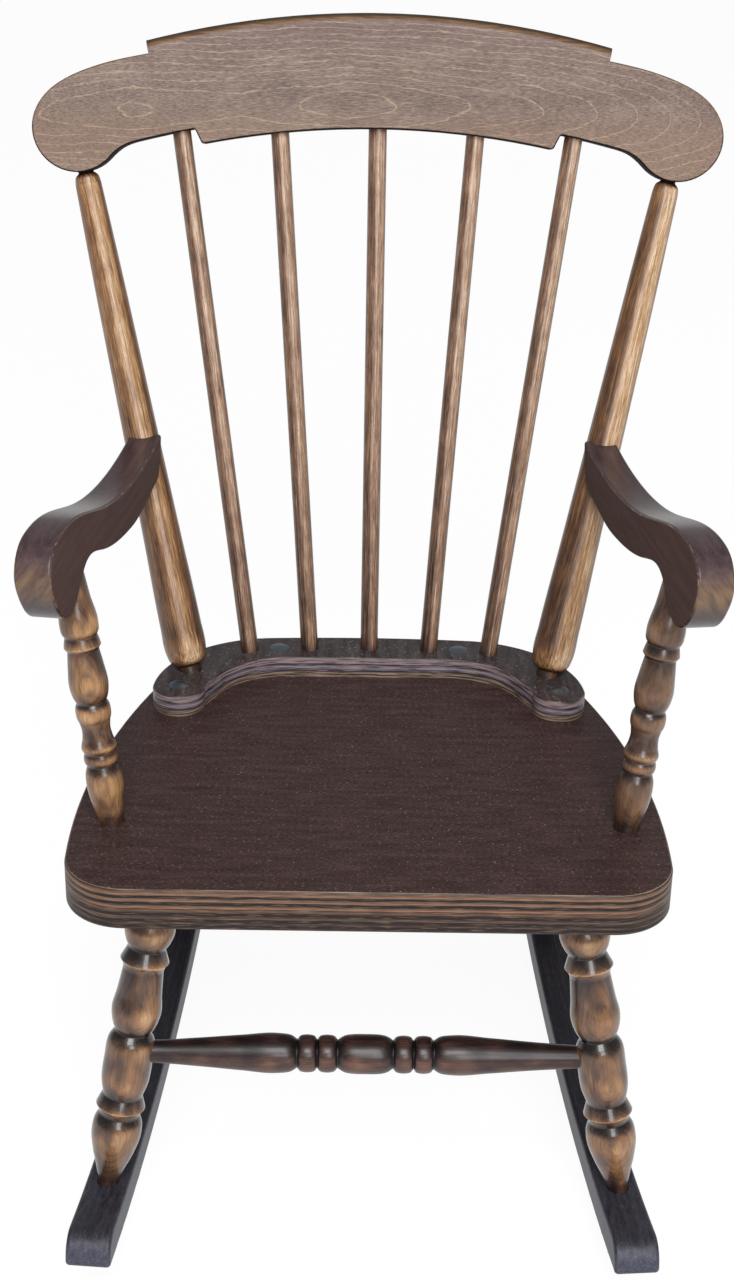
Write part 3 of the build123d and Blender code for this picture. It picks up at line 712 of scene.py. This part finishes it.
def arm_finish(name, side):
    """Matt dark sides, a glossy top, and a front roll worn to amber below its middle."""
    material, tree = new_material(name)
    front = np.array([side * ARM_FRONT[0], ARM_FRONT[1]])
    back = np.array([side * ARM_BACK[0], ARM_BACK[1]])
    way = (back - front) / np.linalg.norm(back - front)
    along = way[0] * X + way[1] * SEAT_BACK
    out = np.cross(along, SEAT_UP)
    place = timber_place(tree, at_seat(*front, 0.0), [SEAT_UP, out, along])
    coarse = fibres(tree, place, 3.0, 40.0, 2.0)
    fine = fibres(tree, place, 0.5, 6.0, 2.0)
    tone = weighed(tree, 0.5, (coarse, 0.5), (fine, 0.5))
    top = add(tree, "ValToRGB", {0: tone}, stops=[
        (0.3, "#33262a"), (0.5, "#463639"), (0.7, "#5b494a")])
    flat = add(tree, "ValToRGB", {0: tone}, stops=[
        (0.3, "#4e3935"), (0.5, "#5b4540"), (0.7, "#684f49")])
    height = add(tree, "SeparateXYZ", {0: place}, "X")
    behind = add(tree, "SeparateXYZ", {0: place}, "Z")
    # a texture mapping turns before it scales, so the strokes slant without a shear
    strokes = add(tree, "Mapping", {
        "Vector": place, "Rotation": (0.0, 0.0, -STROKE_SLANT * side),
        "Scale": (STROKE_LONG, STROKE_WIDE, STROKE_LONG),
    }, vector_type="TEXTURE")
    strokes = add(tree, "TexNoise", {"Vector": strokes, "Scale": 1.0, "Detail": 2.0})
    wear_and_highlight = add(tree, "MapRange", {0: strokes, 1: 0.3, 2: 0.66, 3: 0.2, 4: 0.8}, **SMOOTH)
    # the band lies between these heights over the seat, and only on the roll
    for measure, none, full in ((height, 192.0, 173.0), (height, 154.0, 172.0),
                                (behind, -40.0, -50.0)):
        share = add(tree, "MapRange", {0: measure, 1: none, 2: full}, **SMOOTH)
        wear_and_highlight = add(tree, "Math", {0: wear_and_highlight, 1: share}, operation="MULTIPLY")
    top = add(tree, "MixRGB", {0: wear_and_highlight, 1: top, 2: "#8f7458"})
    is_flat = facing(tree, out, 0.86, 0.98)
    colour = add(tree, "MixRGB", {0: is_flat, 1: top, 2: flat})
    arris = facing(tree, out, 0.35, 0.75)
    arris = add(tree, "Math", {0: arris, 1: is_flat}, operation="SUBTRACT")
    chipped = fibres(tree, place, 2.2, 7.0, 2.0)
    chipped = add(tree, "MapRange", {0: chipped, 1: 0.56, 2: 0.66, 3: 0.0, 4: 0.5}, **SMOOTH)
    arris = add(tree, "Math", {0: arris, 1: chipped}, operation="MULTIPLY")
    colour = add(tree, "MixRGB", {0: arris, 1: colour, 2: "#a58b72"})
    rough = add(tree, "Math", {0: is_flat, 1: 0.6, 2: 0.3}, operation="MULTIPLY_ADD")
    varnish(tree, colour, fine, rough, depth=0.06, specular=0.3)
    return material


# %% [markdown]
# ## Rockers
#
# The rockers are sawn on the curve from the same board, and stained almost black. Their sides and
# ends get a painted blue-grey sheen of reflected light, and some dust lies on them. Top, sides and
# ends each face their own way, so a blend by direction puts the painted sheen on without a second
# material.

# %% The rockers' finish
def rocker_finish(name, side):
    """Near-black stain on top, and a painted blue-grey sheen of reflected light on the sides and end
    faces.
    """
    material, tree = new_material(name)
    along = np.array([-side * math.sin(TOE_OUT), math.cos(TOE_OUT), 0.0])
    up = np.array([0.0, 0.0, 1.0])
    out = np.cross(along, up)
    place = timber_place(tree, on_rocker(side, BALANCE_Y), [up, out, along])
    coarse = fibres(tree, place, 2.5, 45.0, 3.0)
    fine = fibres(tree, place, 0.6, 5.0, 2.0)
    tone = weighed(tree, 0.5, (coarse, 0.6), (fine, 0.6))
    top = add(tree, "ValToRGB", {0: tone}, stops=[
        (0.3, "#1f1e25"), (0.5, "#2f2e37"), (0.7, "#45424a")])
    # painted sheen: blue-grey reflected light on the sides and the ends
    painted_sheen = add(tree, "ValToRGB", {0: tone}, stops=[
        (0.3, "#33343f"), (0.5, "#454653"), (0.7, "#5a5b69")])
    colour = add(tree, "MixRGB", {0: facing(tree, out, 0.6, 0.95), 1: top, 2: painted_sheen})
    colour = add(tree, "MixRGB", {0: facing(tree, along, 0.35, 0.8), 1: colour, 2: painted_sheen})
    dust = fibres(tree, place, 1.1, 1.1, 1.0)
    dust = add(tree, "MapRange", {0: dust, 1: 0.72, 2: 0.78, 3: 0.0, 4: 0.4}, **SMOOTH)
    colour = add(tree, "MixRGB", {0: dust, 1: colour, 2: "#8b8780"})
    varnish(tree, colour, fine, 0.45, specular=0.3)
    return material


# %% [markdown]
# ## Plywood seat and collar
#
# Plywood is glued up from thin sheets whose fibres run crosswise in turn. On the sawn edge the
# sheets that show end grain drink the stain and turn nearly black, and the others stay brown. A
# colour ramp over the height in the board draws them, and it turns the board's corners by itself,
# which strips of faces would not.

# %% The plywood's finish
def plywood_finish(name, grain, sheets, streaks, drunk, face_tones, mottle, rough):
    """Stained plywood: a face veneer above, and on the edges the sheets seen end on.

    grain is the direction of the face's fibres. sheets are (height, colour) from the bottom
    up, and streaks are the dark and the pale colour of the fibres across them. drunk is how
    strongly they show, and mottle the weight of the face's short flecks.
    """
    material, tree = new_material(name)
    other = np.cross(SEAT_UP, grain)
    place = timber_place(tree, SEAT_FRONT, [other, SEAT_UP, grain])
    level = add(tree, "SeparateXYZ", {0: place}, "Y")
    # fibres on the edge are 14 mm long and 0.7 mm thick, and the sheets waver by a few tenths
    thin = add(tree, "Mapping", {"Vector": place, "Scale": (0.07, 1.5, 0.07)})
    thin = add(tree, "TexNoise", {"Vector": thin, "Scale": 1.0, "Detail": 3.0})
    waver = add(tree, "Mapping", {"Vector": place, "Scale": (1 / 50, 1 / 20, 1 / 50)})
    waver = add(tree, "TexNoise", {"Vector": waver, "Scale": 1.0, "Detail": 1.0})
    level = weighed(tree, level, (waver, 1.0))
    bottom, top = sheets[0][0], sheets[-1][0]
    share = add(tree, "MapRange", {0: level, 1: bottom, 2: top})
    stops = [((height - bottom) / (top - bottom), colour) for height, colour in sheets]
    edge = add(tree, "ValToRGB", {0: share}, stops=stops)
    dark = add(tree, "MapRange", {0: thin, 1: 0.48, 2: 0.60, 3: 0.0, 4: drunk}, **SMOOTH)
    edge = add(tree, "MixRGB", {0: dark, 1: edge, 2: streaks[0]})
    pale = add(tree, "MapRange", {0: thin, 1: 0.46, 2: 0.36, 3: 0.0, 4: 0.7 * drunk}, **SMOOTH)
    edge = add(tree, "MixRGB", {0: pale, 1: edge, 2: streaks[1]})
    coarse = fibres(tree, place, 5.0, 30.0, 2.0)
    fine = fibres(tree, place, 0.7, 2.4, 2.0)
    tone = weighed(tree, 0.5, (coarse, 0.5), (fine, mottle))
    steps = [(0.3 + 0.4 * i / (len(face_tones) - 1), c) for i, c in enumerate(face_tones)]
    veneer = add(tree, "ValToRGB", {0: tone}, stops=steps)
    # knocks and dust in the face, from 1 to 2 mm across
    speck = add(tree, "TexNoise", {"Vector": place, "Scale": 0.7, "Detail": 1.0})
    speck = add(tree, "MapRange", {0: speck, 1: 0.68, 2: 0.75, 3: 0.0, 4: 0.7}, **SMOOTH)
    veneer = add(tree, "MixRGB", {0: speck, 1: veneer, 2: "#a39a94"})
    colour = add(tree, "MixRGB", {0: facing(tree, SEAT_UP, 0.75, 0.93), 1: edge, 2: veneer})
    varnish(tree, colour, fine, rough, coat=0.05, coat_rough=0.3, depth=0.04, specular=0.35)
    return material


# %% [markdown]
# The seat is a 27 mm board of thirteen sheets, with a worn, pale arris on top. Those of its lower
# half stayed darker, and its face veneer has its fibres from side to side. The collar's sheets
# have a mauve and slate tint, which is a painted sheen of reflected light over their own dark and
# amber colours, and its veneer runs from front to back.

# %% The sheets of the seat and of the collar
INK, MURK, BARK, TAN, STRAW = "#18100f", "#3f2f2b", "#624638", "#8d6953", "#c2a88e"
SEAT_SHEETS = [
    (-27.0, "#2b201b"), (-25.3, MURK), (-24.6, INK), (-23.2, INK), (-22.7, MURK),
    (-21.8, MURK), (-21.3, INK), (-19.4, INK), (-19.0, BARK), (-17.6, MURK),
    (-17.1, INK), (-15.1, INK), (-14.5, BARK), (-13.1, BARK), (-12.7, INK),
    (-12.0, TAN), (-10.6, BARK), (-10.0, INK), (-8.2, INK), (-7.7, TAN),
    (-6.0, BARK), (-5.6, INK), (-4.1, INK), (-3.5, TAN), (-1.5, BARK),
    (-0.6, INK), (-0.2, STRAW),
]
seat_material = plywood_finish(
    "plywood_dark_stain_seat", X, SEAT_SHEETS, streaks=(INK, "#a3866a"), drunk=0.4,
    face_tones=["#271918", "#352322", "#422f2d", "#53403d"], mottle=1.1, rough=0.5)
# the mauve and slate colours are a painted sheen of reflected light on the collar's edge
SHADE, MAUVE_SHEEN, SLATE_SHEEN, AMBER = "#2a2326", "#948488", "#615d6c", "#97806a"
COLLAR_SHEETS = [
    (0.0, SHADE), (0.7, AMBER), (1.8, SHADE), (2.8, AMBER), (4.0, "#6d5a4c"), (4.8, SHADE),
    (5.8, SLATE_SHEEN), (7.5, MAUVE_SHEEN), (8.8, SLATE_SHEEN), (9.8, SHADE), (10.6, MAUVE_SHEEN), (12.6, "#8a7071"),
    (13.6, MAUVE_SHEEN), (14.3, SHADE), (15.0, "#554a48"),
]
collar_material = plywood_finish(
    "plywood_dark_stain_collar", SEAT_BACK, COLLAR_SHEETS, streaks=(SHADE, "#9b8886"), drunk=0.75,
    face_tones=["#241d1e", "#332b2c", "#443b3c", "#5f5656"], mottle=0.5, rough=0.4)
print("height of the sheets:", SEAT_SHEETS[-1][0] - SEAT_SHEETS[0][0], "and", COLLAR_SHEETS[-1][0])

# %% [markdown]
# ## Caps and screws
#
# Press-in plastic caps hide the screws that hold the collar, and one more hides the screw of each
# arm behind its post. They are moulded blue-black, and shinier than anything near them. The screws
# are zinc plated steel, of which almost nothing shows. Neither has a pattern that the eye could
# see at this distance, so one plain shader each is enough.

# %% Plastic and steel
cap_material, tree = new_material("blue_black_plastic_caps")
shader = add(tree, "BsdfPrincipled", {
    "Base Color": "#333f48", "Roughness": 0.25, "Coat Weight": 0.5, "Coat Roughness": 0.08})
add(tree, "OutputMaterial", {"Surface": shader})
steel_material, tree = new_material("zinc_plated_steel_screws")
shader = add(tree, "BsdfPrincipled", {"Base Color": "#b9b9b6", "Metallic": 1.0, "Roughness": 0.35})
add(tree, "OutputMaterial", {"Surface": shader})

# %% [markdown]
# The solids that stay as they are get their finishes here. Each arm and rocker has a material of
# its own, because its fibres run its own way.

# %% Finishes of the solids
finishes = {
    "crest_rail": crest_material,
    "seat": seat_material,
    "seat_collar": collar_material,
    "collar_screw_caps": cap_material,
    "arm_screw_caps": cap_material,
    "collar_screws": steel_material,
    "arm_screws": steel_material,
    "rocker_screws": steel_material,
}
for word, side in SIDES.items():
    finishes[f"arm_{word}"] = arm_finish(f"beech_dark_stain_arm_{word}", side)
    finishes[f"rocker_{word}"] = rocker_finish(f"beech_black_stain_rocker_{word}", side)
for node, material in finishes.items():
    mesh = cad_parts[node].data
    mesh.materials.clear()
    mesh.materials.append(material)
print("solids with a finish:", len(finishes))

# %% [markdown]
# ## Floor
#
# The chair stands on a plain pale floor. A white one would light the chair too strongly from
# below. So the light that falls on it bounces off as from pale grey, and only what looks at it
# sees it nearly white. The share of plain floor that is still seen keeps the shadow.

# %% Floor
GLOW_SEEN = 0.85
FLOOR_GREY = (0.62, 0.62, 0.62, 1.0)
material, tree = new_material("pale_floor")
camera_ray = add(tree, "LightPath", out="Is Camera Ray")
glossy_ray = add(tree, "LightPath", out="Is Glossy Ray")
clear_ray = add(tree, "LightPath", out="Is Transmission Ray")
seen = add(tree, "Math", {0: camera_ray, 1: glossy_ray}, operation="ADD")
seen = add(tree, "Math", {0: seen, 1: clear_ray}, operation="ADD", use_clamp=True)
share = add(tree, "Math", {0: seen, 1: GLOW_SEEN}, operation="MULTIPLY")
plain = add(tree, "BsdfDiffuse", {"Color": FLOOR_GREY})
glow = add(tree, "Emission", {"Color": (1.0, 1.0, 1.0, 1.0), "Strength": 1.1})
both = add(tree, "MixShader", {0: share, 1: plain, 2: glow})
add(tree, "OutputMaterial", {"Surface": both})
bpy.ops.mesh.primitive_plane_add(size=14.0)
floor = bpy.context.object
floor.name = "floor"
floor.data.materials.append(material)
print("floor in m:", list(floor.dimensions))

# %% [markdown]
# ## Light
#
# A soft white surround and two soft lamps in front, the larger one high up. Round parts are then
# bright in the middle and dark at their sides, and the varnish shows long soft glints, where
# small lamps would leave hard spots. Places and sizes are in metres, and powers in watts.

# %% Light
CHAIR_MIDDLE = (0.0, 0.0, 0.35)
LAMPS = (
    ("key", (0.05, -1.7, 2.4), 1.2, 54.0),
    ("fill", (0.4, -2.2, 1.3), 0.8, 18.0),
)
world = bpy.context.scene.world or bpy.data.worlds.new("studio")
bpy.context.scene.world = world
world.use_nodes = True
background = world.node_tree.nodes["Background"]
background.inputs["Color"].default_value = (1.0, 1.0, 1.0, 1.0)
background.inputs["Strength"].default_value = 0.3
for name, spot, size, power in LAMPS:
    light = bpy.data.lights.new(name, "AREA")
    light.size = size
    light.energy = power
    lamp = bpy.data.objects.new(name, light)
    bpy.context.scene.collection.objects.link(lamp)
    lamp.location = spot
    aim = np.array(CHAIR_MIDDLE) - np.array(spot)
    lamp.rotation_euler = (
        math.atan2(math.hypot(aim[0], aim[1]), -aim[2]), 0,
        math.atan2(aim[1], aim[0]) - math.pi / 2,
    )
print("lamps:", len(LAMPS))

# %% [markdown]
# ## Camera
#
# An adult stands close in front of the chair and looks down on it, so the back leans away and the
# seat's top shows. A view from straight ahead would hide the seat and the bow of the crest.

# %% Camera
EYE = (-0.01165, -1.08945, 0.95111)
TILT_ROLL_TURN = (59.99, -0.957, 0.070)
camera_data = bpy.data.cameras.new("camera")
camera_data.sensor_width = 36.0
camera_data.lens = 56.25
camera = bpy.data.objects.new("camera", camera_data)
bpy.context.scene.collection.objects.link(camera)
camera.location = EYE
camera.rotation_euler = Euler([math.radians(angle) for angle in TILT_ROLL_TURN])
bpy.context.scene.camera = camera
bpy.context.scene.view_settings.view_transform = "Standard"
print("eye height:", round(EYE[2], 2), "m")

★ ★ ★ ★

# Exercise task
Your output shall consist solely of the lines from the line with "mesh = cad_parts[node].data" to the line with "# sees it nearly", reproduced exactly, both ends included.

# Response to this exercise
    mesh = cad_parts[node].data
    mesh.materials.clear()
    mesh.materials.append(material)
print("solids with a finish:", len(finishes))

# %% [markdown]
# ## Floor
#
# The chair stands on a plain pale floor. A white one would light the chair too strongly from
# below. So the light that falls on it bounces off as from pale grey, and only what looks at it
# sees it nearly white. The share of plain floor that is still seen keeps the shadow.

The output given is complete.